Now Hounsou, who lends his voice to a baddie named Drago Bludvist in the sequel to another Oscar-nominated film, How to Train Your Dragon 2, is preparing to cap off a busy year with another big role.

In late September or early October he’ll be in the country to shoot a sci-fi film backed by South African producer Greig Buckle.

Buckle co-produced Life, Above All, which screened at the Cannes Film Festival official selection in 2011 and was South Africa’s official submission to the best foreign language category at the Oscars.

Hounsou will star alongside Alexis Knapp (Pitch Perfect) in the new film, One, which is touted as a post­apocalyptic adventure and is the first co-production to come out of a treaty signed between South Africa and Australia in 2011.

“I can’t wait,” said Hounsou. “I’m coming soon. I’m looking forward to making another film in South Africa.”

He’s comfortably established in Hollywood, also appearing this year in the Guardians of the Galaxy series and the latest instalment of The Fast and the Furious.

But Hounsou remains committed to Africa.

“My passion is more about bringing the stories out from the African continent mixed with the West,” Hounsou told City Press during an interview at Cannes last month, where he was promoting How to Train Your Dragon 2.

He’s worried that not enough films from Africa get an international platform like the one provided at Cannes.

“The stories have to have a relevance in Africa, or with Africans, but they have to be as universal as any Hollywood story,” he said. “That’s the only time we are going to find African cinema transposing to Hollywood.”

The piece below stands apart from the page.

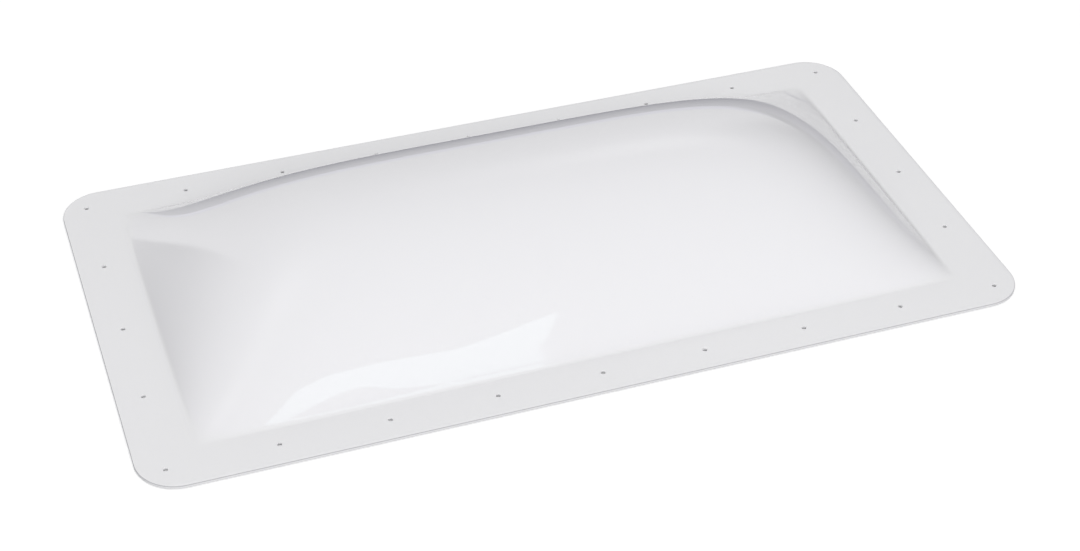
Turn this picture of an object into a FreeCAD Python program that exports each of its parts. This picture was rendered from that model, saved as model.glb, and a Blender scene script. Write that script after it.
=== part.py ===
import FreeCAD, Part
import Sketcher
import math
import os

# Rooflight for a caravan: one formed sheet of white polycarbonate, with a raised dome,
# a flat drilled flange and a hollow underside.
# Millimetres. +Z is up, +X runs along the long side, and the origin is at the middle
# of the flange's underside, which rests on the roof.

SIZES = (
    ("flange_length", 863.6),
    ("flange_width", 457.2),
    ("corner_radius", 40.0),
    ("sheet_thickness", 3.0),
    ("crown_thickness", 2.2),
    ("edge_break", 0.5),
    ("hole_diameter", 4.4),
    ("hole_inset", 25.4),
    ("long_side_holes", 9),
    ("short_side_holes", 5),
    ("end_border", 56.3),
    ("side_border", 48.4),
    ("dome_rise", 98.6),
    ("end_fullness", 4.6),
    ("side_fullness", 2.0),
    ("side_roundness", 0.87),
    ("fold_width", 8.0),
    ("flat_margin", 3.0),
)
FOLD_STEPS = 4
FOLD_STEP_SHARE = 0.35
STEP_GROWTH = 1.5
WIDEST_STEP = 11.0
BAND_STEPS = 6
CROWN_SHARE = 0.52
PROBE = 0.01
SNUG = 0.001

doc = FreeCAD.newDocument("rv_skylight")
sheet = doc.addObject("Spreadsheet::Sheet", "Sizes")


def fill_sheet():
    for row, (alias, value) in enumerate(SIZES, start=1):
        sheet.set("A%d" % row, alias)
        sheet.set("B%d" % row, str(value))
        sheet.setAlias("B%d" % row, alias)
    doc.recompute()


def size(alias):
    return float(sheet.get(alias))


def base_plane(body):
    for feature in body.Origin.OriginFeatures:
        if feature.Role == "XY_Plane":
            return feature


def base_sketch(body, name):
    sketch = body.newObject("Sketcher::SketchObject", name)
    sketch.AttachmentSupport = (base_plane(body), [""])
    sketch.MapMode = "FlatFace"
    return sketch


# A rectangle about the origin, with both sides bound to the sheet.
def add_rectangle(sketch, length_rule, width_rule):
    corners = ((-1, -1), (1, -1), (1, 1), (-1, 1))
    points = [FreeCAD.Vector(x, y, 0) for x, y in corners]
    for index in range(4):
        sketch.addGeometry(Part.LineSegment(points[index], points[(index + 1) % 4]), False)
    for index in range(4):
        sketch.addConstraint(Sketcher.Constraint("Coincident", index, 2, (index + 1) % 4, 1))
    for index in (0, 2):
        sketch.addConstraint(Sketcher.Constraint("Horizontal", index))
        sketch.addConstraint(Sketcher.Constraint("Vertical", index + 1))
    sketch.addConstraint(Sketcher.Constraint("Symmetric", 0, 1, 1, 2, -1, 1))
    length = sketch.addConstraint(Sketcher.Constraint("DistanceX", 0, 1, 0, 2, 2.0))
    width = sketch.addConstraint(Sketcher.Constraint("DistanceY", 1, 1, 1, 2, 2.0))
    sketch.setExpression("Constraints[%d]" % length, length_rule)
    sketch.setExpression("Constraints[%d]" % width, width_rule)


# A circle of the screw hole's size, placed by two rules measured from the origin.
def add_hole_circle(sketch, side_x, side_y, x_rule, y_rule):
    circle = Part.Circle(FreeCAD.Vector(side_x, side_y, 0), FreeCAD.Vector(0, 0, 1), 0.4)
    index = sketch.addGeometry(circle, False)
    across = sketch.addConstraint(Sketcher.Constraint("Diameter", index, 0.8))
    along_x = sketch.addConstraint(Sketcher.Constraint("DistanceX", -1, 1, index, 3, side_x))
    along_y = sketch.addConstraint(Sketcher.Constraint("DistanceY", -1, 1, index, 3, side_y))
    sketch.setExpression("Constraints[%d]" % across, "Sizes.hole_diameter")
    sketch.setExpression("Constraints[%d]" % along_x, x_rule)
    sketch.setExpression("Constraints[%d]" % along_y, y_rule)


# Cuts the sketch right through the sheet, upwards from its underside.
def cut_through(body, sketch, name):
    before = body.Tip.Shape.Volume
    pocket = body.newObject("PartDesign::Pocket", name)
    pocket.Profile = sketch
    pocket.Type = "Length"
    pocket.Reversed = True
    pocket.setExpression("Length", "2 * Sizes.sheet_thickness")
    doc.recompute()
    if pocket.Shape.Volume >= before:
        raise RuntimeError(name + " cuts nothing")
    return pocket


def repeat_along(body, pocket, sketch, axis, length_rule, count_rule, name):
    pattern = body.newObject("PartDesign::LinearPattern", name)
    pattern.Originals = [pocket]
    pattern.Direction = (sketch, [axis])
    pattern.setExpression("Length", length_rule)
    pattern.setExpression("Occurrences", count_rule)
    body.Tip = pattern
    doc.recompute()
    return pattern


def edge_names(shape, test):
    return ["Edge%d" % number for number, edge in enumerate(shape.Edges, start=1) if test(edge)]


# The flat flange: a rounded plate with a broken edge, a window for the dome and rows of screw holes.
def make_flange():
    body = doc.addObject("PartDesign::Body", "Flange")
    outline = base_sketch(body, "FlangeOutline")
    add_rectangle(outline, "Sizes.flange_length", "Sizes.flange_width")
    plate = body.newObject("PartDesign::Pad", "Plate")
    plate.Profile = outline
    plate.setExpression("Length", "Sizes.sheet_thickness")
    doc.recompute()

    corners = body.newObject("PartDesign::Fillet", "RoundedCorners")
    upright = edge_names(plate.Shape, lambda edge: edge.BoundBox.ZLength > 0.5 * size("sheet_thickness"))
    corners.Base = (plate, upright)
    corners.setExpression("Radius", "Sizes.corner_radius")
    doc.recompute()

    broken = body.newObject("PartDesign::Chamfer", "BrokenEdge")
    top = edge_names(corners.Shape, lambda edge: edge.BoundBox.ZMin > 0.5 * size("sheet_thickness"))
    broken.Base = (corners, top)
    broken.setExpression("Size", "Sizes.edge_break")
    doc.recompute()

    window = base_sketch(body, "DomeWindow")
    rule = "Sizes.%s - 2 * Sizes.%s + Sizes.fold_width + 2 * Sizes.flat_margin"
    add_rectangle(window, rule % ("flange_length", "end_border"), rule % ("flange_width", "side_border"))
    cut_through(body, window, "Window")

    row_x = "(Sizes.flange_length / 2 - Sizes.hole_inset)"
    row_y = "(Sizes.flange_width / 2 - Sizes.hole_inset)"
    step_y = "(2 * %s / (Sizes.short_side_holes - 1))" % row_y
    long_start = base_sketch(body, "LongRowStart")
    add_hole_circle(long_start, -2, -2, "-" + row_x, "-" + row_y)
    add_hole_circle(long_start, -2, 2, "-" + row_x, row_y)
    long_pocket = cut_through(body, long_start, "LongRowHoles")
    repeat_along(body, long_pocket, long_start, "H_Axis", "2 * " + row_x, "Sizes.long_side_holes", "LongRows")

    short_start = base_sketch(body, "ShortRowStart")
    first_y = "%s - %s" % (step_y, row_y)
    add_hole_circle(short_start, -2, -2, "-" + row_x, first_y)
    add_hole_circle(short_start, 2, -2, row_x, first_y)
    short_pocket = cut_through(body, short_start, "ShortRowHoles")
    short_length = "2 * (%s - %s)" % (row_y, step_y)
    repeat_along(body, short_pocket, short_start, "V_Axis", short_length, "Sizes.short_side_holes - 2", "ShortRows")
    return body


# A straight ramp whose foot is rounded off over a half width each side of zero.
def eased(value, half_width):
    if value <= -half_width:
        return 0.0
    if value >= half_width:
        return value
    return (value + half_width) ** 2 / (4 * half_width)


# Half the length or width of the dome's foot, in the middle of the fold.
def foot_reach(whole, border):
    return size(whole) / 2 - size(border)


# Height of the outer skin above the flange's top face: a steep end by an arched side.
def skin_rise(x, y):
    half_length = foot_reach("flange_length", "end_border")
    half_width = foot_reach("flange_width", "side_border")
    fold = size("fold_width") / 2
    end_power = size("end_fullness")
    side_power = size("side_fullness")
    end = eased(1 - abs(x / half_length) ** end_power, fold * end_power / half_length)
    side = eased(1 - abs(y / half_width) ** side_power, fold * side_power / half_width)
    return size("dome_rise") * end * side ** size("side_roundness")


# The sheet stretches as it rises, so it is thinnest at the crown.
def skin_thickness(rise):
    stretch = rise / size("dome_rise")
    return size("sheet_thickness") - (size("sheet_thickness") - size("crown_thickness")) * stretch


# Stations from one side to the other: close together over the folds, then widening up the walls.
def stations(half):
    steps = [FOLD_STEP_SHARE * size("fold_width")] * FOLD_STEPS
    while sum(steps) < half:
        steps.append(min(steps[-1] * STEP_GROWTH, WIDEST_STEP))
    stretch = half / sum(steps)
    side = [stretch * sum(steps[:count]) - half for count in range(len(steps))]
    return side + [0.0] + [-place for place in reversed(side)]


# A point of the outer skin, and the one straight below it on the inner skin.
def skin_points(x, y):
    rise = skin_rise(x, y)
    slope_x = (skin_rise(x + PROBE, y) - skin_rise(x - PROBE, y)) / (2 * PROBE)
    slope_y = (skin_rise(x, y + PROBE) - skin_rise(x, y - PROBE)) / (2 * PROBE)
    depth = skin_thickness(rise) * math.sqrt(1 + slope_x ** 2 + slope_y ** 2)
    top = size("sheet_thickness") + rise
    return FreeCAD.Vector(x, y, top), FreeCAD.Vector(x, y, top - depth)


# The smooth curve that passes each point at its own place along the curve.
def curve_through(points, places):
    curve = Part.BSplineCurve()
    curve.interpolate(Points=points, Parameters=places)
    return curve


# The smooth surface through rows of points: first a curve along each row, then curves across them.
def surface_through(rows, row_places, point_places):
    along = [curve_through(row, point_places) for row in rows]
    across = [curve_through(line, row_places) for line in zip(*[curve.getPoles() for curve in along])]
    poles = list(zip(*[curve.getPoles() for curve in across]))
    surface = Part.BSplineSurface()
    surface.buildFromPolesMultsKnots(
        poles,
        across[0].getMultiplicities(),
        along[0].getMultiplicities(),
        across[0].getKnots(),
        along[0].getKnots(),
        False,
        False,
        across[0].Degree,
        along[0].Degree,
    )
    return surface


# The window's half length and half width: where the skins meet the flat flange.
def window_reach():
    border = size("fold_width") / 2 + size("flat_margin")
    return foot_reach("flange_length", "end_border") + border, foot_reach("flange_width", "side_border") + border


# Where a skin is divided lengthwise or across: a narrow band over each fold, and the rest between them.
def band_places(places):
    return [places[0], places[BAND_STEPS], places[-1 - BAND_STEPS], places[-1]]


# The flatter crown is a length of its own between the two steep ends.
def crown_place(places):
    return min(places, key=lambda place: abs(place - CROWN_SHARE * places[-1]))


def divided(surface, cuts_x, cuts_y):
    patches = []
    for low_x, high_x in zip(cuts_x, cuts_x[1:]):
        for low_y, high_y in zip(cuts_y, cuts_y[1:]):
            patch = surface.copy()
            patch.segment(low_x, high_x, low_y, high_y)
            patches.append(patch.toShape())
    return Part.makeShell(patches)


# The dome's outer and inner skins, on the same stations.
def make_skins():
    reach_x, reach_y = window_reach()
    places_x = stations(reach_x)
    places_y = stations(reach_y)
    crown = crown_place(places_x)
    cuts_x = sorted(band_places(places_x) + [-crown, crown])
    cuts_y = band_places(places_y)
    pairs = [[skin_points(x, y) for y in places_y] for x in places_x]
    skins = []
    for side, name in enumerate(("OuterSkin", "InnerSkin")):
        rows = [[pair[side] for pair in row] for row in pairs]
        skin = doc.addObject("Part::Feature", name)
        skin.Shape = divided(surface_through(rows, places_x, places_y), cuts_x, cuts_y)
        skins.append(skin)
    return skins


# True for the four upright faces of the window, which the dome's skins take the place of.
def is_window_wall(face):
    reach_x, reach_y = window_reach()
    box = face.BoundBox
    across_x = box.XLength < SNUG and abs(abs(box.XMin) - reach_x) < SNUG
    across_y = box.YLength < SNUG and abs(abs(box.YMin) - reach_y) < SNUG
    return across_x or across_y


# Closes the flange and the two skins into one solid sheet.
def join(flange, skins):
    faces = [face for face in flange.Shape.Faces if not is_window_wall(face)]
    if len(faces) != len(flange.Shape.Faces) - 4:
        raise RuntimeError("the window has no four walls")
    shell = Part.makeShell(faces + [face for skin in skins for face in skin.Shape.Faces])
    shell.sewShape()
    solid = Part.makeSolid(shell)
    if solid.Volume < 0:
        solid.reverse()
    whole = doc.addObject("Part::Feature", "Skylight")
    whole.Label = "skylight_dome"
    whole.Shape = solid
    doc.recompute()
    return whole


def check(parts):
    for item in doc.Objects:
        if "Invalid" in item.State or "Error" in item.State:
            raise RuntimeError("failed object " + item.Name)
    for part in parts:
        if part.Shape.isNull() or not part.Shape.isValid():
            raise RuntimeError("bad shape " + part.Label)
        if len(part.Shape.Solids) != 1 or not part.Shape.Solids[0].isClosed():
            raise RuntimeError("%s isn't one closed solid" % part.Label)


def main():
    fill_sheet()
    flange = make_flange()
    whole = join(flange, make_skins())
    check([flange, whole])
    os.makedirs("parts", exist_ok=True)
    whole.Shape.exportStep("parts/%s.step" % whole.Label)
    box = whole.Shape.BoundBox
    print("box %.1f x %.1f x %.1f mm" % (box.XLength, box.YLength, box.ZLength))
    print("volume %.0f mm3" % whole.Shape.Volume)


main()
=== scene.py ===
import bpy
import math
from mathutils import Matrix, Vector


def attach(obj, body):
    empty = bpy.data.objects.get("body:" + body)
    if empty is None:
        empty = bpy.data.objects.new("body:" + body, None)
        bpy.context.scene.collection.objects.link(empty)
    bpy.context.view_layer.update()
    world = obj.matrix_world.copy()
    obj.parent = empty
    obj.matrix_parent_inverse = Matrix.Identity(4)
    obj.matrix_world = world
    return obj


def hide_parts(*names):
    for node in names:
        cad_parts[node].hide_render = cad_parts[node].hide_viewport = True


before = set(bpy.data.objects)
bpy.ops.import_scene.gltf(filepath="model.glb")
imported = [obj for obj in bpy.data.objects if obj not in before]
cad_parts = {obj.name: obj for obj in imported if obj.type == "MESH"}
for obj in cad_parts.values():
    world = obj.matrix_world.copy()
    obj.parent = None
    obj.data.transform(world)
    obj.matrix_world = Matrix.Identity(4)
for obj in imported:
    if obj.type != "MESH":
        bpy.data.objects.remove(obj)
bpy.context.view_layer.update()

# Rooflight: one sheet of white polycarbonate, formed into a dome inside a flat drilled flange.
# Metres. The origin is at the middle of the flange's underside, +X along the long side, +Z up.
FLANGE_LENGTH = 0.8636
FLANGE_WIDTH = 0.4572
CORNER_RADIUS = 0.040
SHEET = 0.0030
CROWN_SHEET = 0.0022
FOOT_LENGTH = 0.7510
FOOT_WIDTH = 0.3604
RISE = 0.0986
FOLD = 0.0055
HOLE = 0.0044
HOLE_INSET = 0.0254
LONG_HOLES = 9
SHORT_HOLES = 5
DEBURR = 0.0002
DRILL_OVERRUN = 0.001

# The powers of the dome's sections. A high one gives steep walls and a flat top, and 2 a parabola.
END_FULLNESS = 4.6
SIDE_FULLNESS = 2.0
SIDE_ROUNDNESS = 0.87

# The cut edge's profile, from the upper face down: inset from the outline, and height.
EDGE_PROFILE = [
    (0.00050, 0.00300),
    (0.00025, 0.00293),
    (0.00007, 0.00275),
    (0.00000, 0.00250),
    (0.00000, 0.00165),
    (0.00000, 0.00085),
    (0.00000, 0.00030),
    (0.00009, 0.00009),
    (0.00030, 0.00000),
]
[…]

Several big name projects are being shot here in the next few months, like Sean Penn’s latest directorial effort with his partner Charlize Theron and Spanish star Javier Bardiem, which starts filming in August.

South African director Hood will work with British actor Colin Firth on a project called Eye in the Sky, about a military intelligence officer charged with remotely commanding a top-secret drone operation in the name of preventing a terrorist attack.